■ **REQUIRED TASK**: Filter out everything except lines holding "imported".

□ □ □

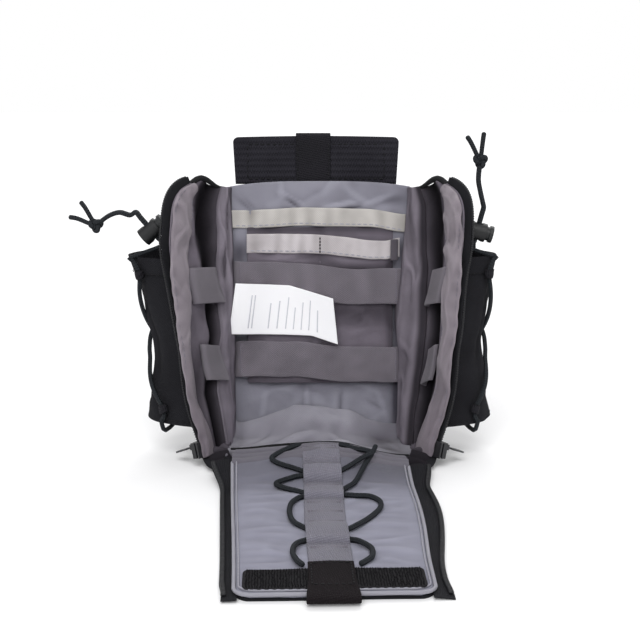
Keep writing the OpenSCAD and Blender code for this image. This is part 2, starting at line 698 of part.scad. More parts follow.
module cord_knot_left() { cord_knot(-1, knot_left, [[-0.55, 0.1, 0.84], [-0.95, -0.1, 0.3]]); }
module cord_knot_right() { cord_knot(1, knot_right, [[-0.5, 0, 0.86], [0.12, 0.1, 0.99]]); }

// ---- Rear: webbing rows with two mounting straps under them, closed by press studs ----
row_low = 45;
strap_clear = 0.5;
row_y = strap_clear * 2 + web_t;
row_w = 116;
tack_w = 5;
module rear_webbing_rows() {
    color("#202025") for (i = [0:row_count - 1]) {
        back_box(0, row_w, row_low + i * row_pitch, web_w, row_y, web_t);
        for (x = [-row_w / 2 + tack_w / 2, -8, 8, row_w / 2 - tack_w / 2])
            back_box(x, tack_w, row_low + i * row_pitch, web_w, lay, row_y - lay);
    }
}
strap_foot = 12;
module rear_mounting_straps() {
    color("#26262b") for (s = [-1, 1]) {
        back_box(s * mount_strap_x, web_w, strap_foot, body_h - 8 - strap_foot, strap_clear, web_t);
        back_box(s * mount_strap_x, web_w, strap_foot, row_low - strap_foot - 3, strap_clear + web_t, web_t);
    }
}
snap_r = 6.5;
module rear_strap_snaps() {
    color("#3c3c40") for (s = [-1, 1]) back_frame()
        translate([s * mount_strap_x, strap_clear + 2 * web_t, strap_foot + 13]) rotate([-90, 0, 0])
            cylinder(r1 = snap_r, r2 = snap_r - 1.5, h = 2);
}

back_shell();
back_lining();
base_shell();
base_lining();
seam_bindings();
rear_pocket();
rear_pocket_hem();
front_pocket();
front_pocket_hem();
back_elastic_upper();
back_elastic_lower();
sewn_label();
wall_gusset_left();
wall_gusset_right();
side_pocket_left();
side_pocket_right();
pocket_lacing_left();
pocket_lacing_right();
pocket_loops_left();
pocket_loops_right();
rear_webbing_rows();
rear_mounting_straps();
rear_strap_snaps();
side_wall_left();
side_wall_right();
wall_facing_left();
wall_facing_right();
wall_elastic_upper_left();
wall_elastic_upper_right();
wall_elastic_lower_left();
wall_elastic_lower_right();
wall_zip_tape_left();
wall_zip_tape_right();
wall_zip_teeth_left();
wall_zip_teeth_right();
zip_slider_left();
zip_slider_right();
zip_pull_left();
zip_pull_right();
front_panel_shell();
front_panel_lining();
panel_piping();
panel_zip_tapes();
panel_zip_teeth();
daisy_webbing();
panel_shock_cord();
hook_strip();
pull_tab();
top_flap();
flap_webbing();
cord_lock_left();
cord_lock_right();
lock_button_left();
lock_button_right();
lock_spring_left();
lock_spring_right();
cord_tail_left();
cord_tail_right();
cord_knot_left();
cord_knot_right();
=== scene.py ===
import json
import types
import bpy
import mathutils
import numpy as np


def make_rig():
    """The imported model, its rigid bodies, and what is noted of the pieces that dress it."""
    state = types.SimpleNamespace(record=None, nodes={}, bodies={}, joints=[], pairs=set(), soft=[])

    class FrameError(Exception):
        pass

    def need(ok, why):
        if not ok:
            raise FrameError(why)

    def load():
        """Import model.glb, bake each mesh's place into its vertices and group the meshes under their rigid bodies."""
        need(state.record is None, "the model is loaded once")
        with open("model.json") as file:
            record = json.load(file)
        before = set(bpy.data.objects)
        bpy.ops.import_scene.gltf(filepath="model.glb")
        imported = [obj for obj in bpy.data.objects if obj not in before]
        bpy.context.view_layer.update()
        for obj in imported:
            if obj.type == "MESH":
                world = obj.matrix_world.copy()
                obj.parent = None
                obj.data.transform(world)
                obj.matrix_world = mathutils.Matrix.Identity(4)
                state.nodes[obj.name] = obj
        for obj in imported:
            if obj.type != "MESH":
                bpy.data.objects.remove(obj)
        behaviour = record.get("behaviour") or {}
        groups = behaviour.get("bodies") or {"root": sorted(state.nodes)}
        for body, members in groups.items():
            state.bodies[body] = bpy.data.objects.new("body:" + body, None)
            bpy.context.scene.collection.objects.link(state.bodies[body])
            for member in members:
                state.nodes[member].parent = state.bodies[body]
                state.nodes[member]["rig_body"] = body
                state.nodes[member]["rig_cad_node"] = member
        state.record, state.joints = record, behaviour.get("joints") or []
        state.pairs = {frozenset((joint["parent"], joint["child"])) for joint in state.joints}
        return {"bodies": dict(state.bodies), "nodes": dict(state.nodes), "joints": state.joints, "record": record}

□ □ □

■ **WRITTEN RESPONSE**:
    """The imported model, its rigid bodies, and what is noted of the pieces that dress it."""
        imported = [obj for obj in bpy.data.objects if obj not in before]
        for obj in imported:
        for obj in imported:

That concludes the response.